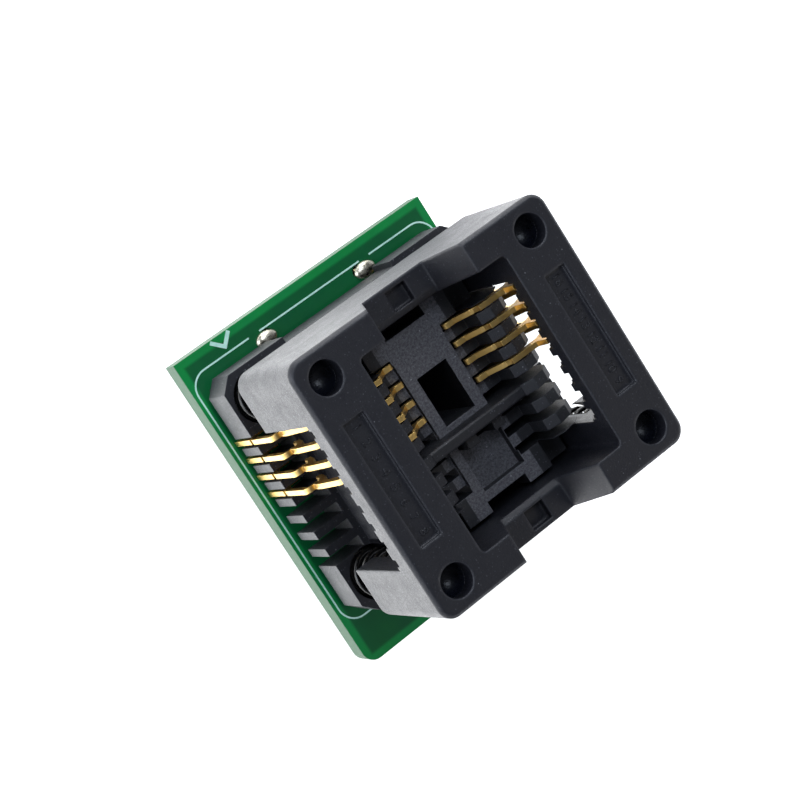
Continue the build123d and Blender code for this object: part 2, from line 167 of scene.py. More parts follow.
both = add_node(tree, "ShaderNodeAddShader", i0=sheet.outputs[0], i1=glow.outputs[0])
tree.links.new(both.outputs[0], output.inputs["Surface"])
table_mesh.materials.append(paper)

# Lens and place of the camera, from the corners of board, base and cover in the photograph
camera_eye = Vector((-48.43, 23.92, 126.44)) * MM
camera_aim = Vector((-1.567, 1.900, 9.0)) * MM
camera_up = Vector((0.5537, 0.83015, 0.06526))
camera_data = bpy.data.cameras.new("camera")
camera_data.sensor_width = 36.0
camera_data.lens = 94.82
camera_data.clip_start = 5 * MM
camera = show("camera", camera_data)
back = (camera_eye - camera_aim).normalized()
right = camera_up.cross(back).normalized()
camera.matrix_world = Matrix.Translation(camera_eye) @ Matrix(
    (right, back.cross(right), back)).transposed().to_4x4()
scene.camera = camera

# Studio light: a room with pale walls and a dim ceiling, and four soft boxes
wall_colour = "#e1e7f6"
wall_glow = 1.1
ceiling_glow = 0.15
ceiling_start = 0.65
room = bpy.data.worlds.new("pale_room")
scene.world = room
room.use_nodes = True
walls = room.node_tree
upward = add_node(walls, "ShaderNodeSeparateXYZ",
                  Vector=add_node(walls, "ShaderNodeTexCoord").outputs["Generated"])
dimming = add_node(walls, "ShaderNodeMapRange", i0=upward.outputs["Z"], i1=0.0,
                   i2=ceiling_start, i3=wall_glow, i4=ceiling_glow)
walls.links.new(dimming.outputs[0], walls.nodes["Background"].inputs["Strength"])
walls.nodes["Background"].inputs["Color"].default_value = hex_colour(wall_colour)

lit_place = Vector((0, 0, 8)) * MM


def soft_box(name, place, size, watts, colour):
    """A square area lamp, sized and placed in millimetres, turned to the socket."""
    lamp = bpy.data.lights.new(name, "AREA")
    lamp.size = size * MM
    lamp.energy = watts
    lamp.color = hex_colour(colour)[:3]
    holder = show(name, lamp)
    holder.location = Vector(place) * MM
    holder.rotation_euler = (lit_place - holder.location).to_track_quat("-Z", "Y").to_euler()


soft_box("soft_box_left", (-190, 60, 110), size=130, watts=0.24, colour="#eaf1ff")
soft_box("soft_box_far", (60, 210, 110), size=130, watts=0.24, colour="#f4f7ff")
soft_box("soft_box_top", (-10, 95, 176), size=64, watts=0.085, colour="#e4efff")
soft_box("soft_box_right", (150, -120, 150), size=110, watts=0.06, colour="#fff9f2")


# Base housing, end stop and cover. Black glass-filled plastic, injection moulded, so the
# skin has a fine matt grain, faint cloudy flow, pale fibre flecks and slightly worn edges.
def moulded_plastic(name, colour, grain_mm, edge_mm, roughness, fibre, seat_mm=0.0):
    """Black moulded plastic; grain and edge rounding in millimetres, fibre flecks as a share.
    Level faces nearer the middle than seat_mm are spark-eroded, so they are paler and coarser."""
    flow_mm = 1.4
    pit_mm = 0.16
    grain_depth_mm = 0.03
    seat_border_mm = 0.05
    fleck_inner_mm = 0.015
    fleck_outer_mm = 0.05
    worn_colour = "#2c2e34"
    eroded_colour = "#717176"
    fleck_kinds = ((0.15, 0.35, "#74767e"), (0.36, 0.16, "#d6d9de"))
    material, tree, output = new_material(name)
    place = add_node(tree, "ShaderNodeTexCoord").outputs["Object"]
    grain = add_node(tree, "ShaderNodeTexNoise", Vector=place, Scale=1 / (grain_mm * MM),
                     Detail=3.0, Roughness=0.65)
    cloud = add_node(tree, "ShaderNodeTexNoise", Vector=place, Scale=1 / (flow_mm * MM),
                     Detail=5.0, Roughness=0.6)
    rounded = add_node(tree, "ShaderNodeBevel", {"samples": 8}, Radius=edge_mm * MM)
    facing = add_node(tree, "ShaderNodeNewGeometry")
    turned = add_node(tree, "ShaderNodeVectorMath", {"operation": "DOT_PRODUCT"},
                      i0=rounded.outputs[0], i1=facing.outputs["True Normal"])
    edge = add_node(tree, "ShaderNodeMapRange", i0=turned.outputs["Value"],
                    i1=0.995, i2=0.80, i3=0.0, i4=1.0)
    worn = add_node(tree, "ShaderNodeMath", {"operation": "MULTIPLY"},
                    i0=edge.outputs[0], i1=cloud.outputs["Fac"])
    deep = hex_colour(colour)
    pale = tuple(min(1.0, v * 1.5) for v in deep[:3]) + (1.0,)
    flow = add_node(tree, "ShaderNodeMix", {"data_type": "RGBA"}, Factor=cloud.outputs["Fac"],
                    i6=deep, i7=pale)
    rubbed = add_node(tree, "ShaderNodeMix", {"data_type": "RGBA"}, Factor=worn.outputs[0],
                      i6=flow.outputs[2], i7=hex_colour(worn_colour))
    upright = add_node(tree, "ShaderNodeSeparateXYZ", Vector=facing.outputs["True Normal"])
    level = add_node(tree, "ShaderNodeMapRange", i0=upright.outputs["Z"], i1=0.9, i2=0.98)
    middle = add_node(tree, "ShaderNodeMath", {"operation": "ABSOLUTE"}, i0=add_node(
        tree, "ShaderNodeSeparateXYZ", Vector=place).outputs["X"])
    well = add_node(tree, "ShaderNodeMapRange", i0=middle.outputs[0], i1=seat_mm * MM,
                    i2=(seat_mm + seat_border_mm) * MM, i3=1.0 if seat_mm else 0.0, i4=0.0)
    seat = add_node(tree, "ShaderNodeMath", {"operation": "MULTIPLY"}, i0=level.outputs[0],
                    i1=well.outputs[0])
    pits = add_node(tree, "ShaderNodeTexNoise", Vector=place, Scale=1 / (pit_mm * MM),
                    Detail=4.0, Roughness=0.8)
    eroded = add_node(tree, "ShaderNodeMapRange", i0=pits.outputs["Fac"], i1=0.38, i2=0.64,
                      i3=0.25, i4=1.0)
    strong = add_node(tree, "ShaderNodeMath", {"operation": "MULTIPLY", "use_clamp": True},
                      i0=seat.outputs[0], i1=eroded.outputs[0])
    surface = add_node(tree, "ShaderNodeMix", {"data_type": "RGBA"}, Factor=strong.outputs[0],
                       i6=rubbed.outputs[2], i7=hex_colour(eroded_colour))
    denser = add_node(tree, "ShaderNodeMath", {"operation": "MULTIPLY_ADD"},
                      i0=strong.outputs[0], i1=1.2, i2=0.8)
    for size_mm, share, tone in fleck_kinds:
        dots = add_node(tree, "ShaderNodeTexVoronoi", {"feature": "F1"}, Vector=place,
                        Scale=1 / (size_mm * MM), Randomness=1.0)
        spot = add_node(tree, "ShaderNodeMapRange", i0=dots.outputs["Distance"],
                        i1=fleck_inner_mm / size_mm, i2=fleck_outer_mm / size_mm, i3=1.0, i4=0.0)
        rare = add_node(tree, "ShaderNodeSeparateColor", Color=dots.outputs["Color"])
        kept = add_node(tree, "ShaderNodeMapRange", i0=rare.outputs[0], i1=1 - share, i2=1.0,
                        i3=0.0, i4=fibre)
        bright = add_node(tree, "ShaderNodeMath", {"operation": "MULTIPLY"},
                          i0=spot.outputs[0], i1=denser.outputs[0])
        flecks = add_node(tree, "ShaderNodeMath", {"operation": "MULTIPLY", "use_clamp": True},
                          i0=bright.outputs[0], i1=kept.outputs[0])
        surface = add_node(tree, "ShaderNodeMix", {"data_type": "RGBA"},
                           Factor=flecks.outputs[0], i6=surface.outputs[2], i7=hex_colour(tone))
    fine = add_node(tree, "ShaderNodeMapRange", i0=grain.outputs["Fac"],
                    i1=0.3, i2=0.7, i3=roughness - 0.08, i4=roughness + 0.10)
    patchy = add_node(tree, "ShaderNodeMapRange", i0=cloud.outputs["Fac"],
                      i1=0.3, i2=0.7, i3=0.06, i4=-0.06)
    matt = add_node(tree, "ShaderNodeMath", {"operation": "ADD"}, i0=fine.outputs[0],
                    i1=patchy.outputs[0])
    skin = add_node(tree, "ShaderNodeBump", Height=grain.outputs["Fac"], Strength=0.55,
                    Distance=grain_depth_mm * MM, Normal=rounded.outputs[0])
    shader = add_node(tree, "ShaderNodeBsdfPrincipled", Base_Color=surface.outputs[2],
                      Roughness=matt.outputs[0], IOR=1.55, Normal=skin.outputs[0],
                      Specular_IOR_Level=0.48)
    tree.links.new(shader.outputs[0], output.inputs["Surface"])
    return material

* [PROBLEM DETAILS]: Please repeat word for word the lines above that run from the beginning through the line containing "lit_place = Vector((0, 0, 8)) * MM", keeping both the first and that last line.

* [EXERCISE SOLUTION]:
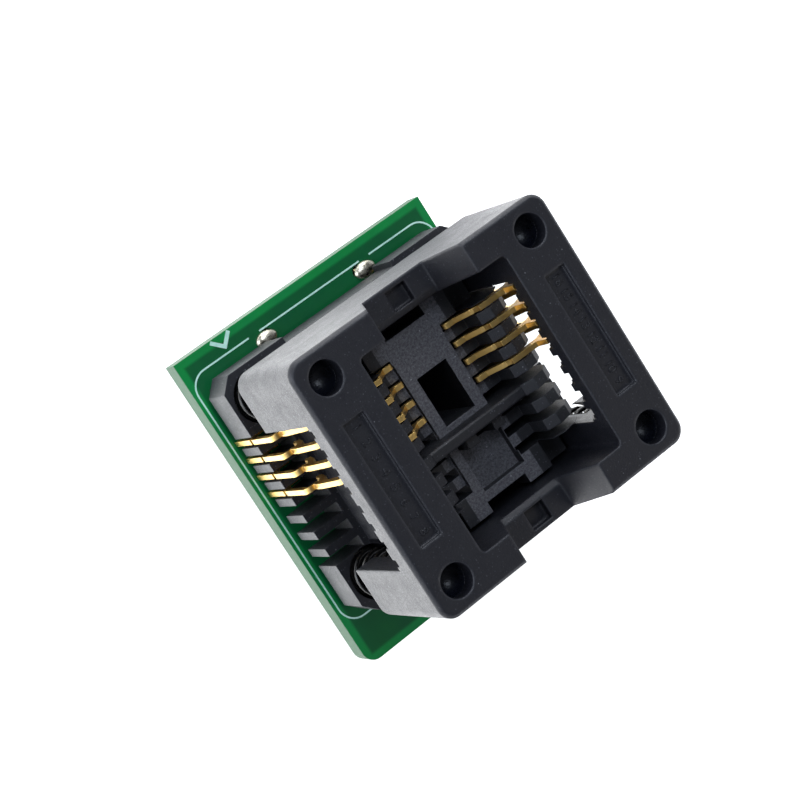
Continue the build123d and Blender code for this object: part 2, from line 167 of scene.py. More parts follow.
both = add_node(tree, "ShaderNodeAddShader", i0=sheet.outputs[0], i1=glow.outputs[0])
tree.links.new(both.outputs[0], output.inputs["Surface"])
table_mesh.materials.append(paper)

# Lens and place of the camera, from the corners of board, base and cover in the photograph
camera_eye = Vector((-48.43, 23.92, 126.44)) * MM
camera_aim = Vector((-1.567, 1.900, 9.0)) * MM
camera_up = Vector((0.5537, 0.83015, 0.06526))
camera_data = bpy.data.cameras.new("camera")
camera_data.sensor_width = 36.0
camera_data.lens = 94.82
camera_data.clip_start = 5 * MM
camera = show("camera", camera_data)
back = (camera_eye - camera_aim).normalized()
right = camera_up.cross(back).normalized()
camera.matrix_world = Matrix.Translation(camera_eye) @ Matrix(
    (right, back.cross(right), back)).transposed().to_4x4()
scene.camera = camera

# Studio light: a room with pale walls and a dim ceiling, and four soft boxes
wall_colour = "#e1e7f6"
wall_glow = 1.1
ceiling_glow = 0.15
ceiling_start = 0.65
room = bpy.data.worlds.new("pale_room")
scene.world = room
room.use_nodes = True
walls = room.node_tree
upward = add_node(walls, "ShaderNodeSeparateXYZ",
                  Vector=add_node(walls, "ShaderNodeTexCoord").outputs["Generated"])
dimming = add_node(walls, "ShaderNodeMapRange", i0=upward.outputs["Z"], i1=0.0,
                   i2=ceiling_start, i3=wall_glow, i4=ceiling_glow)
walls.links.new(dimming.outputs[0], walls.nodes["Background"].inputs["Strength"])
walls.nodes["Background"].inputs["Color"].default_value = hex_colour(wall_colour)

lit_place = Vector((0, 0, 8)) * MM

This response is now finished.